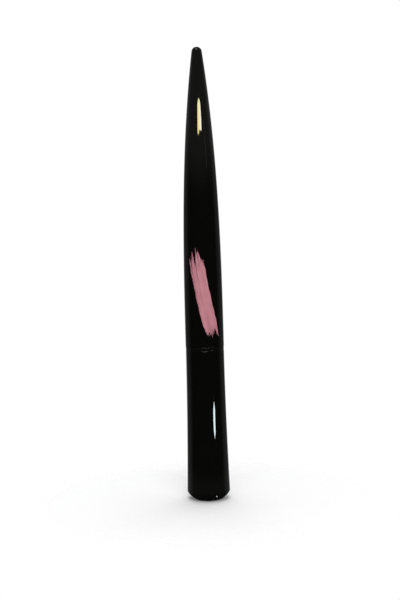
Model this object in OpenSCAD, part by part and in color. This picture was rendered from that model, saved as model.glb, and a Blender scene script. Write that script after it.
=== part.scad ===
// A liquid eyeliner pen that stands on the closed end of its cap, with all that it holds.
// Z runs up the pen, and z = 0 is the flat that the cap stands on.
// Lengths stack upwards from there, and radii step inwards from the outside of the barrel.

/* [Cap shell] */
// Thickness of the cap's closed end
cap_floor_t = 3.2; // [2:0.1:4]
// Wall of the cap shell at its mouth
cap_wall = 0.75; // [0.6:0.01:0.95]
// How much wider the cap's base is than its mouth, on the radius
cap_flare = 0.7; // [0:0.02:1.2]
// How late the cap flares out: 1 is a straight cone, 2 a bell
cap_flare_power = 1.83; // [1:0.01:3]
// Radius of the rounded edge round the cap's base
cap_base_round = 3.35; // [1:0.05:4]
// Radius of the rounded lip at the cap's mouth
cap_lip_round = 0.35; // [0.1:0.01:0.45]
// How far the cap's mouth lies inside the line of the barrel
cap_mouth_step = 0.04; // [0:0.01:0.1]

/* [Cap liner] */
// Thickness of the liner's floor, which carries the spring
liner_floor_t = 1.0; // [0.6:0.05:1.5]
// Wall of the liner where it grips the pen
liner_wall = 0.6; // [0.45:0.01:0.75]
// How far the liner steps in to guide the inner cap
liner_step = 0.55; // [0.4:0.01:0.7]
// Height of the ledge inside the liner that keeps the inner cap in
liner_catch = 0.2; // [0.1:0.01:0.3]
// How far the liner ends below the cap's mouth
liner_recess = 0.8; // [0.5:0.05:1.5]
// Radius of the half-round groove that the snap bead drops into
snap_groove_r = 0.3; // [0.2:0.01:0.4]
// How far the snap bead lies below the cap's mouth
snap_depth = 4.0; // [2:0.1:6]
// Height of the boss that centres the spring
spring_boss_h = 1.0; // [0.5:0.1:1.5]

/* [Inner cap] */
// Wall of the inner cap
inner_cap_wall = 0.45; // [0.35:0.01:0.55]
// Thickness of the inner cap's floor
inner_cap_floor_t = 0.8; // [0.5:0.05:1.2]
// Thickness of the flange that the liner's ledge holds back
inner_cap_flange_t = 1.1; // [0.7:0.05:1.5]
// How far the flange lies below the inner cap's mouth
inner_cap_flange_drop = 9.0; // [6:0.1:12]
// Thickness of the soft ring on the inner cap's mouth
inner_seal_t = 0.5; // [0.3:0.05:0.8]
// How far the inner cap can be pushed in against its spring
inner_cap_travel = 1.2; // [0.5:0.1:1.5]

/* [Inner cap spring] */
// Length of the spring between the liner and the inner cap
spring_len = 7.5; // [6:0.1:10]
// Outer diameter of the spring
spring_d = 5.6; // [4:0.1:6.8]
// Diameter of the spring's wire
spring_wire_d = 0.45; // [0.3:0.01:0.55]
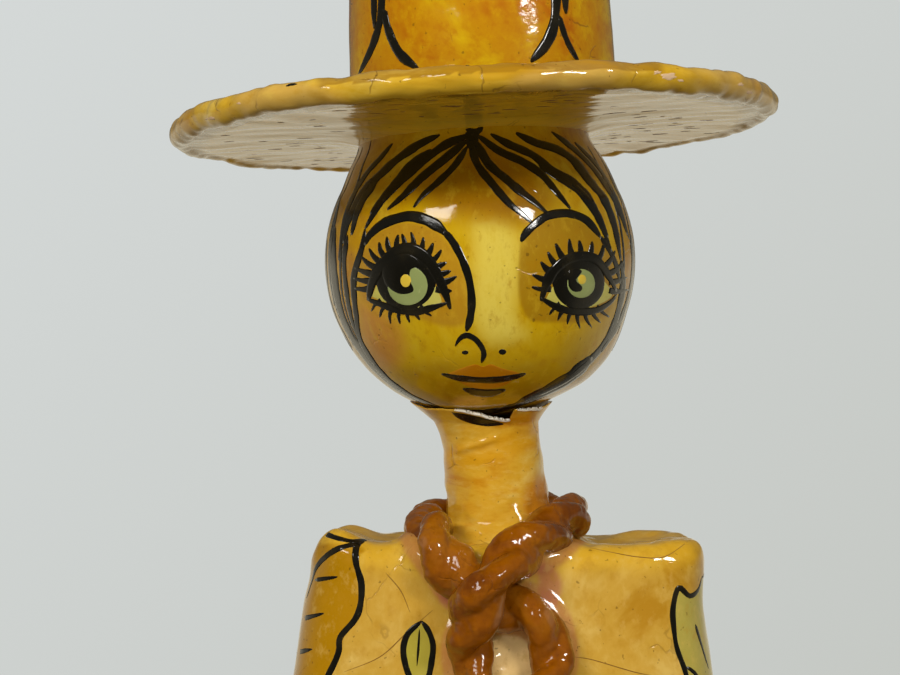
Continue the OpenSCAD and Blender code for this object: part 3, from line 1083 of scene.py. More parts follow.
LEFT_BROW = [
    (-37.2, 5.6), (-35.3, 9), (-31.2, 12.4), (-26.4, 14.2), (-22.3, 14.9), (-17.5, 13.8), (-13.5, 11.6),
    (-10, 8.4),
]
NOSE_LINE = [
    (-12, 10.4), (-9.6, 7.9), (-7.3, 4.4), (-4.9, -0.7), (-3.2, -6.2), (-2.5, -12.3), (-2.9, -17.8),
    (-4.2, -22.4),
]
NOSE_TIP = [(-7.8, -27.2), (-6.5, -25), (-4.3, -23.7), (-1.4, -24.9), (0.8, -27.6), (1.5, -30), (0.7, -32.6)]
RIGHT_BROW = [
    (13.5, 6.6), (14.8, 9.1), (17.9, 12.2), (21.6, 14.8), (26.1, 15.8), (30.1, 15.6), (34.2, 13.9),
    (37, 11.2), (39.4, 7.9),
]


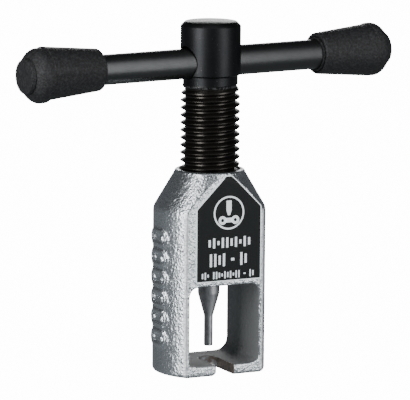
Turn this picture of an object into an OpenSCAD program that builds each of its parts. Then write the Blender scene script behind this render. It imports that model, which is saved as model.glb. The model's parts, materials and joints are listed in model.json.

▬▬▬▬▬▬▬▬▬▬

Emit, unaltered, the lines from the top of the listing down through the line that holds "spring_boss_h = 1.0; // [0.5:0.1:1.5]"; emit nothing else.

● Full response:
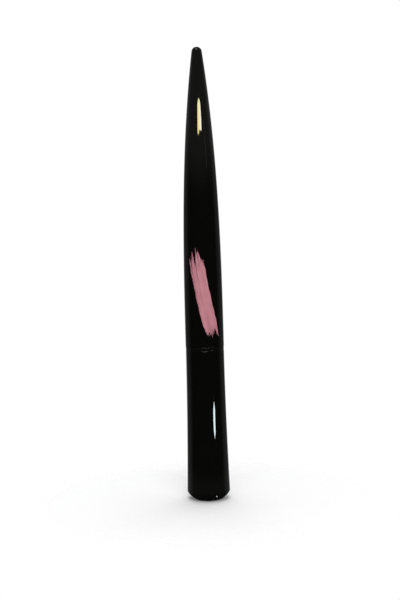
Model this object in OpenSCAD, part by part and in color. This picture was rendered from that model, saved as model.glb, and a Blender scene script. Write that script after it.
=== part.scad ===
// A liquid eyeliner pen that stands on the closed end of its cap, with all that it holds.
// Z runs up the pen, and z = 0 is the flat that the cap stands on.
// Lengths stack upwards from there, and radii step inwards from the outside of the barrel.

/* [Cap shell] */
// Thickness of the cap's closed end
cap_floor_t = 3.2; // [2:0.1:4]
// Wall of the cap shell at its mouth
cap_wall = 0.75; // [0.6:0.01:0.95]
// How much wider the cap's base is than its mouth, on the radius
cap_flare = 0.7; // [0:0.02:1.2]
// How late the cap flares out: 1 is a straight cone, 2 a bell
cap_flare_power = 1.83; // [1:0.01:3]
// Radius of the rounded edge round the cap's base
cap_base_round = 3.35; // [1:0.05:4]
// Radius of the rounded lip at the cap's mouth
cap_lip_round = 0.35; // [0.1:0.01:0.45]
// How far the cap's mouth lies inside the line of the barrel
cap_mouth_step = 0.04; // [0:0.01:0.1]

/* [Cap liner] */
// Thickness of the liner's floor, which carries the spring
liner_floor_t = 1.0; // [0.6:0.05:1.5]
// Wall of the liner where it grips the pen
liner_wall = 0.6; // [0.45:0.01:0.75]
// How far the liner steps in to guide the inner cap
liner_step = 0.55; // [0.4:0.01:0.7]
// Height of the ledge inside the liner that keeps the inner cap in
liner_catch = 0.2; // [0.1:0.01:0.3]
// How far the liner ends below the cap's mouth
liner_recess = 0.8; // [0.5:0.05:1.5]
// Radius of the half-round groove that the snap bead drops into
snap_groove_r = 0.3; // [0.2:0.01:0.4]
// How far the snap bead lies below the cap's mouth
snap_depth = 4.0; // [2:0.1:6]
// Height of the boss that centres the spring
spring_boss_h = 1.0; // [0.5:0.1:1.5]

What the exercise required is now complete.